Four photos from the 2026 Research Day at Columbia School of Nursing

Research Day Spotlights Students, Postdocs, Staff

The Office of Scholarship and Research Development presented Columbia Nursing’s largest Research Day to date on April 16, 2026. 

The event opened with a poster session in the first-floor lobby, with 42 posters presented by 15 PhD students, 14 postdoctoral students, 12 research staff, and one academic-practice research fellow. Presenters categorized their papers based on Columbia Nursing’s research priority areas and could choose more than one category. Topics included human-centered AI (n = 11), health and development across the lifespan (n = 20), exposomics (n = 4), and health systems science (n = 18). 

Following the poster session, Professor Suzanne Bakken, PhD, moderated Research Engagement and Knowledge Translation, a panel featuring viewpoints from the directors of each of the school’s five research centers. 

Leaders spoke about their center’s most important contributions to the school and to the broader community. Gregory Alexander, PhD, who became director of the Center for Health Policy in 2025, discussed Albany Day, which gives students from across Columbia University Irving Medical Center hands on experience with health policy and advocacy. Students met with legislators, staffers, and other officials, including the state health commissioner. “He had a lot of interesting insights into how our students could really make a difference and why their voice matters,” Alexander said.  

Jacquelyn Taylor, PhD, founding executive director, Center for Research on People of Color, spoke about the importance of community partners in the center’s research. “We do rely on our community partners very heavily to give us feedback to guide us on how our research should be, how we reach out to our communities, how we can best serve them, and what we can give back,” Taylor said, noting that ensuring adequate compensation for their contributions is also essential. 

Tonda Hughes, PhD, director of the Center for Sexual and Gender Minority Health Research, noted that Columbia Nursing hosted the first national LGBT Health Summit in 2019. The event has produced eight publications, with three more in review, nearly all with student co-authors. “That really put us on the map, I think, in terms of sexual and gender minority health,” she said.

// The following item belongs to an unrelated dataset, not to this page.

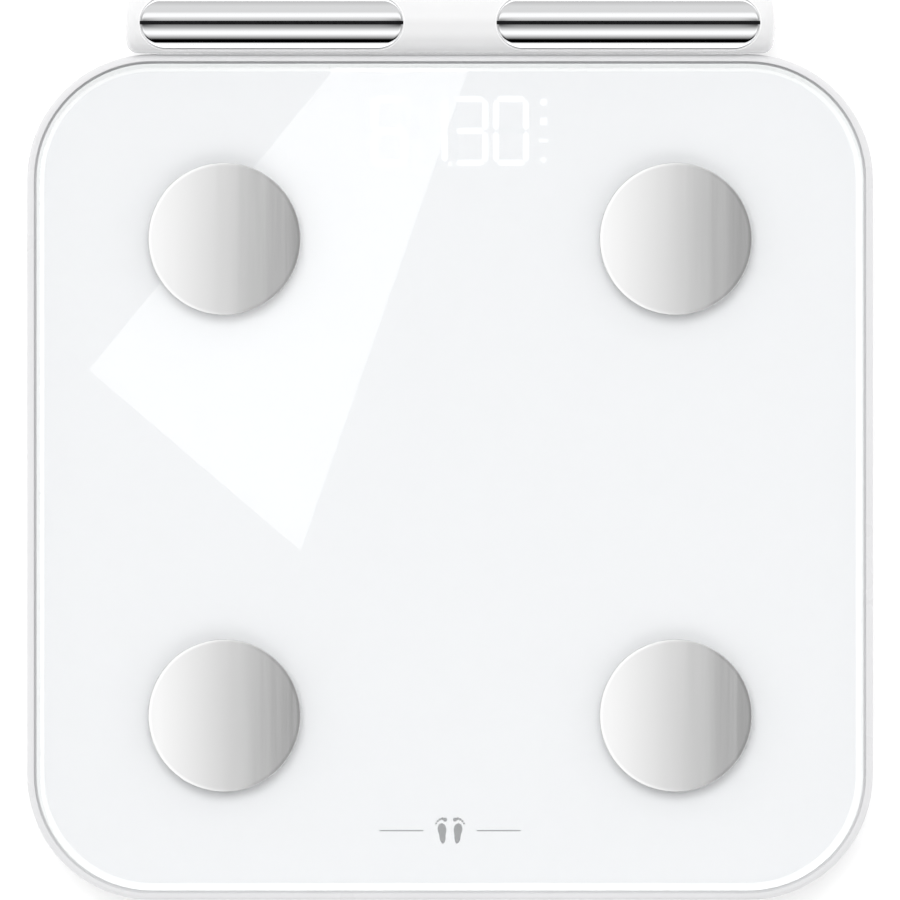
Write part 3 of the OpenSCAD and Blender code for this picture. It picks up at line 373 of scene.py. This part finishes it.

The center will celebrate its fifth year this month.  

Lusine Poghosyan, PhD, executive director, Center for Healthcare Delivery Research and Innovations, described her work with Columbia Global Centers Athens to support the nursing workforce in Greece and Armenia in delivering care for displaced people. “When displacement happens, when people lose their homes and they're settled in other countries, nurses are always the first person in contact,” she noted. Poghosyan and her team are also planning a symposium on strengthening and growing the nursing workforce in Thailand, Japan, and South Korea. 

Ruth Masterson Creber, PhD, executive director and research lead, Center for Community-Engaged Health Informatics and Data Science, spoke about how human-centered AI is impacting Columbia Nursing’s education, research, and partnerships across the university. “The vision in the center is really to enable and prepare our students, our nurses, to be able to use AI very meaningfully,” she explained. “That nursing lens really applies to how we’re using AI, how we’re using it responsibly, transparently, and that applies to the way that we’re using the data, the methods that we’re using, and in thinking about the application of all of our work.” 

After the panel, awards were presented for the best poster in three categories, as voted by faculty judges: 

PhD student Xuefan (Audrey) Ji, for Is Palliative Care Service Availability in Primary Care Associated with End-of-Life Hospitalization and Emergency Department Use Among Medicare Beneficiaries with Dementia? 

Postdoctoral student Sarah Harkins, PhD, for Nursing Documentation Patterns During the Inpatient Labor and Birth Hospitalization. 

Research coordinator Bailey Middleton, for Tailoring Healthy Weight Content in “My Heart, My Pride” to Reduce Cardiovascular Risk Among Sexual Minority Adults: A Qualitative Study.